In the final read, I think that Garuun bolting from his seat belongs with the woman screaming, at the cost of an added "as". The line about meat belongs in the paragraph about wine and celebration.

As the sun set, Chief Garuun displayed his son to the orc hunters in the Black Sun camp. They admired the boy's strength and shared their belief that he would become a mighty warrior like his fathers before him. Dressed and present at her mate's side, Naalah's dark red skin had regained some of its color.  
Tribeswomen roasted mammoth and other meats. Bloodwine flowed from drinking horns.
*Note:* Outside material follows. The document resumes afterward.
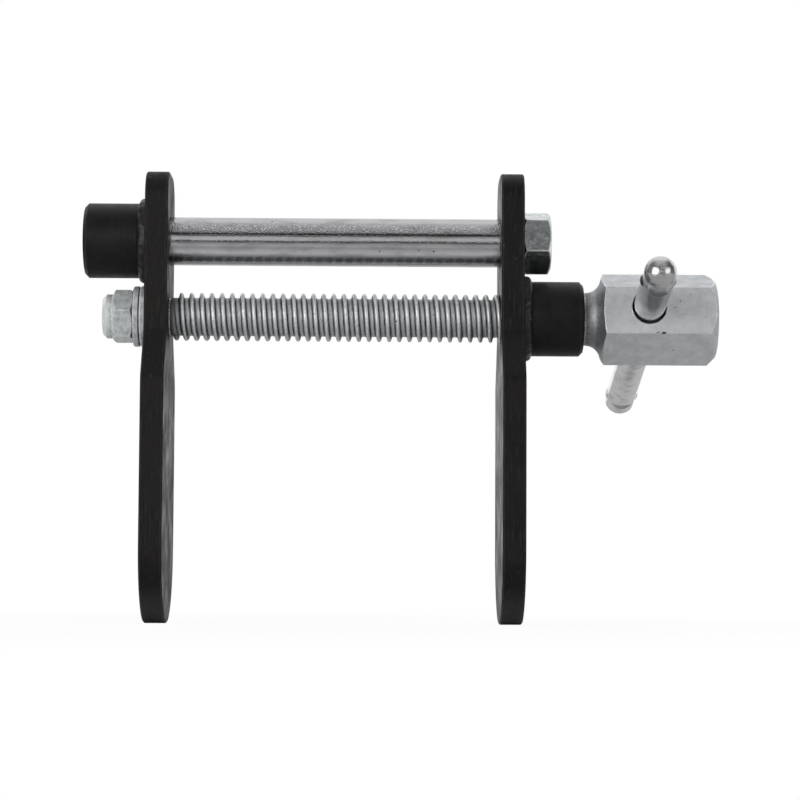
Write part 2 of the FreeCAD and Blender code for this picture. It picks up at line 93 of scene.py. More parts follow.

Hunters beat war drums and dancers spun in front of the bonfire in celebration of his son. Naalah kissed him, biting his lower lip and drawing black blood, stoking his desire. 
He bolted from his seat as a tribeswoman screamed. The celebration died as she stumbled forward, clutching her bleeding stomach and the arrow protruding from it. She uttered gibberish and beseeched Garuun, eyes mad with pain. 
Her mate roared as she collapsed, her violet eyes glassing over as her last breath escaped her. He picked up her limp body and patted her cold cheek with his palm. He shook her, then gave up and buried his face in her breast. 
He yanked the arrow out and wiped away the black blood to expose a steel point. Steel. He held it up to Garuun and let out a blood curdling scream. Humans. 
Arrows fell. Orcs fled for shelter and weapons. An arrow struck Garuun in the shoulder. He jerked it out and snapped it between his fingers, blood trickling down his arm. He shielded Naalah and their child with his body as they ran. 
They made it back to their long tent. Garuun opened his battle chest, pulled on his leather and fur armor, and picked up his axes. Outside, he saddled his tiger and placed Naalah in the seat, their child in a sling across her chest. They locked eyes.


298 words from 503 is a 40.7% reduction, though there is the slight cheat of omitting the Reach. Other than that, how'd I do?